White represented a brand of populism that was common and particular to California at the time. It was carried out by the policies and programs of the Workingmen’s Party and the Southern Democrats, which subjected people who were here as workers.

If we can seek the removal of Confederate statues and statues of Confederate personalities and white supremacists in the south and east, then most certainly we can take down a statue so representative of anti-Chinese and anti-Asian sentiment in the State of California. 

San Pedro has many buried secrets. For a significant part of the 20th century those secrets as well as racially restrictive covenants have shaped the way San Pedro looks and sees itself today. And that’s in the lifetime of the people who represent the majority in San Pedro and their parents and grandparents.

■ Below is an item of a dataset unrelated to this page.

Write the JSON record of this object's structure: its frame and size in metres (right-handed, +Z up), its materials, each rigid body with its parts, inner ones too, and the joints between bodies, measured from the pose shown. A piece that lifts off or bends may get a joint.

There were many Japanese Americans who attended San Pedro High School before being sent off to internment camps during World War II and there were many shipyard workers from the South who came for jobs during that war.  

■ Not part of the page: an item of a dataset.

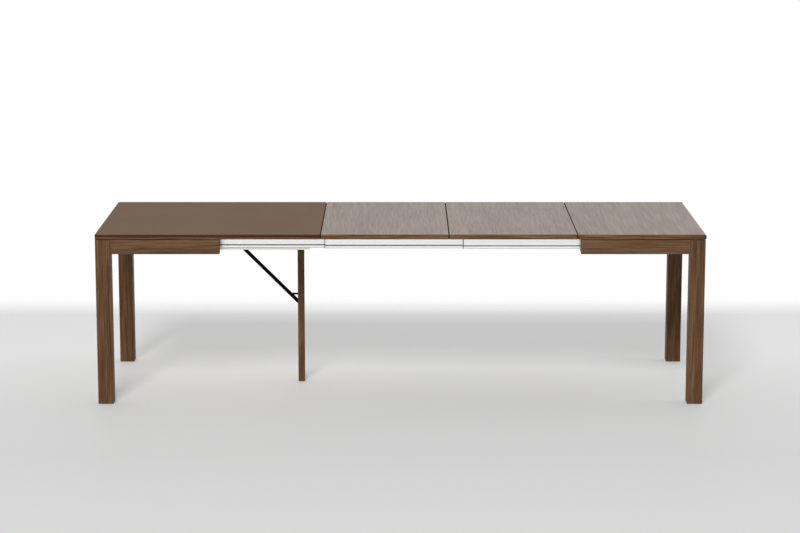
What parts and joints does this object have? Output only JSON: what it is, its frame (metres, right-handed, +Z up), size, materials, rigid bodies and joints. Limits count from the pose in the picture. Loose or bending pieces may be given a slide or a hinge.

Why didn’t they stay here and live on the properties that they were able to acquire; in the businesses that they had established and be able to survive as did others? Neighborhoods south of 6th Street and west of Gaffey were not always a welcoming place for Asian Americans or Blacks. Racial covenant restrictions and redlining were not outlawed in California until 1968. And the Chinese Exclusion Act was not repealed until 1943 with the Magnuson Act when China had become an ally of the U.S. against Japan in World War II. It was a moment the United States needed to look the part of fairness and justice incarnate.

From Robert E. Lee to Nathan Bedford Forrest, the fight has been on to remove names associated with infamy and terror from places of honor. Which side of history will San Pedro be on?